This project must build as a separate software or plugin for any existing IDEs. This project should be able to detect the source code vulnerabilities at the coding level. Project should be developed using machine learning techniques.
I have a proposed methodology in the attached files, or feel free to come up with better solutions we will discuss and conclude the methodology.
Project has two main phases. 1. Vulnerable code segment detection and 2. Correct the detected vulnerable code segments / suggest the corrected code.
1. Vulnerable code segment detection
These vulnerable code segments should be related to the information security. For example, code segments which helps to make Cross site scripting attacks, Buffer overflows, SQL Injection etc. I have found an existing data set from this project GitHub - SySeVR/SySeVR. Better to use this or feel free to come up with better data set if you have.

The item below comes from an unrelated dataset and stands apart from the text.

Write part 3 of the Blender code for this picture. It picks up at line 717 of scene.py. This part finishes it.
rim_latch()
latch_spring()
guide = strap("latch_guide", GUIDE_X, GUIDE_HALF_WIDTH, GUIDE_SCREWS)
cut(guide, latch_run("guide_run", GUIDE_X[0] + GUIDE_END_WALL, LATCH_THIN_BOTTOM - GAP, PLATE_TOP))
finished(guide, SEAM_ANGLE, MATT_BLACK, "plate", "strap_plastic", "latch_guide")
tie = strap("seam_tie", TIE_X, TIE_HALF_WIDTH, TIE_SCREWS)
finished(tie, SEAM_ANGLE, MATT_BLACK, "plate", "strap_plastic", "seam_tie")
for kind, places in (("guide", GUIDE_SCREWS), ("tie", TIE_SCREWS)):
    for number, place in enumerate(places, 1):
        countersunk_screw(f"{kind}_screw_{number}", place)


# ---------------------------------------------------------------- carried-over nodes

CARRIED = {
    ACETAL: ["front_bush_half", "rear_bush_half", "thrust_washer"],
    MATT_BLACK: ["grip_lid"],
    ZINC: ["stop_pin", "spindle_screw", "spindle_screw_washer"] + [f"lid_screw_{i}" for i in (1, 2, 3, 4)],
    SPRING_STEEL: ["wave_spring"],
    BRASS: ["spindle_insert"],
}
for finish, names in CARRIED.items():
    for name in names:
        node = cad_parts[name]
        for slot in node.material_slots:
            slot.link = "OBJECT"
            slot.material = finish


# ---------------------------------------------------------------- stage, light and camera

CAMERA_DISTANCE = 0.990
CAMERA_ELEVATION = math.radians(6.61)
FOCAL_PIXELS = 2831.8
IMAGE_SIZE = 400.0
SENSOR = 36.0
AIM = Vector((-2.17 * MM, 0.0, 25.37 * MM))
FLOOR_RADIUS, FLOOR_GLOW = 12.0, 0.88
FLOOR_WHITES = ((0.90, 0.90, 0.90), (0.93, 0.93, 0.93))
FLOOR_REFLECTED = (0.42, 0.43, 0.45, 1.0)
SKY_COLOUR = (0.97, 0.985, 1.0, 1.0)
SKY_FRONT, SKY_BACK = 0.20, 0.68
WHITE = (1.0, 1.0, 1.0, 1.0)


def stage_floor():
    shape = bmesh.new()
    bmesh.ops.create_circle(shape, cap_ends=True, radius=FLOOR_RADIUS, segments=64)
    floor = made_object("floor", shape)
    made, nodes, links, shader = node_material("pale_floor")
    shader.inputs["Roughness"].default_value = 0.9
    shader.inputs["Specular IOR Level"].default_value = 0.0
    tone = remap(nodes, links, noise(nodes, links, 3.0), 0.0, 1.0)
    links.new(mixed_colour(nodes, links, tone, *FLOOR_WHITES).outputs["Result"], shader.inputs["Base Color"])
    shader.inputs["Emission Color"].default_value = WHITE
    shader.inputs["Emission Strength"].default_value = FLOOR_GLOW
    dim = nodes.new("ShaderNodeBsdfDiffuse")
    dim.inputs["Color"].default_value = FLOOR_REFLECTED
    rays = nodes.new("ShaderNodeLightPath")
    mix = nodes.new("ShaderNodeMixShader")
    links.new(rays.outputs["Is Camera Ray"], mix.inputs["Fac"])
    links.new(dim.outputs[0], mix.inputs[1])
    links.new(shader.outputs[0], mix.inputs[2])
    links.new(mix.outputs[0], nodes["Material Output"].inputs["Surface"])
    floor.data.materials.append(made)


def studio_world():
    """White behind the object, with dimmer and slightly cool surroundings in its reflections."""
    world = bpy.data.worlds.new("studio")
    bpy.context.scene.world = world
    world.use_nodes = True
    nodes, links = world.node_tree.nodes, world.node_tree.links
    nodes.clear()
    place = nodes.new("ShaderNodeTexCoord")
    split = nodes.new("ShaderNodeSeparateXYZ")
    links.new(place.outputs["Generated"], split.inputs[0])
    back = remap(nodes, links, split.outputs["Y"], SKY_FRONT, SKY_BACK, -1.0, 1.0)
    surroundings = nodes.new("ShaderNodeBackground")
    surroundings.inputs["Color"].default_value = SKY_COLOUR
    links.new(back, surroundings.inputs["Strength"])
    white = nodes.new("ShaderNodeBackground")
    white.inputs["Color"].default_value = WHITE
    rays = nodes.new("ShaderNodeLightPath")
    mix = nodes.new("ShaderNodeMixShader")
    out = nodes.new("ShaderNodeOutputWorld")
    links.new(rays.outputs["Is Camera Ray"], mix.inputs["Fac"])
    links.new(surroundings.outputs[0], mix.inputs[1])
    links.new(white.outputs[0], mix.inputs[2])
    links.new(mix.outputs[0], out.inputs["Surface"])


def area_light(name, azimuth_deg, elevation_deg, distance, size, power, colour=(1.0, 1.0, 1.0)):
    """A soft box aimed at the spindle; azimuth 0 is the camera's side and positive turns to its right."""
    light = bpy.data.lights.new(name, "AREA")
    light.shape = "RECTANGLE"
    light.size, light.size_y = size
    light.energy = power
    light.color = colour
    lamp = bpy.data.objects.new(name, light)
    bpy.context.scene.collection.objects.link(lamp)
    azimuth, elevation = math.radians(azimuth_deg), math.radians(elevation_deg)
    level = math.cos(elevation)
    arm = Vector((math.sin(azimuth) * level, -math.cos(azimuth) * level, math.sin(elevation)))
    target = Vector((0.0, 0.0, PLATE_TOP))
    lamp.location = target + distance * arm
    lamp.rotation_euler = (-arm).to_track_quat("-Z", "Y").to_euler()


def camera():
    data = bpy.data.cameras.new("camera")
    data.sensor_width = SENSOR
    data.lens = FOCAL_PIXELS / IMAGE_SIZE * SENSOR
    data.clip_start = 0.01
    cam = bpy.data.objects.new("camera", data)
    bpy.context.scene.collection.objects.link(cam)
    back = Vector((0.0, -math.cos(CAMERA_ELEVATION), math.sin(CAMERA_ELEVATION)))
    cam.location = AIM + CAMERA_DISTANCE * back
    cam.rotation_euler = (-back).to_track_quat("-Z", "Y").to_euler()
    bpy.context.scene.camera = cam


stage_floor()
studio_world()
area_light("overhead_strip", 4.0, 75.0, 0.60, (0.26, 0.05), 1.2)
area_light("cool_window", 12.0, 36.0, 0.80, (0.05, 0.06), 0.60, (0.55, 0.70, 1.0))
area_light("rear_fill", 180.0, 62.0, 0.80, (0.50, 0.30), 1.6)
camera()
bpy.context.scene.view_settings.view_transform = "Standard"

This detection should be done syntactically and semantically. Then only we can come up with good results. So, once the vectors are created, we have to use machine learning models such as Bert, RNN models(or any ML model you prefer can be discussed and conclude). Hope you can get an idea via the above attached link (SySeVR).
2. Correct/ Suggest the corrected code.
Once the vulnerable code is notified using error flag or something, developer will go and see what that notification is. Then we should suggest them the corrected code and once they selected the our suggestions the program code should be updated with the corrected/ suggested code segments.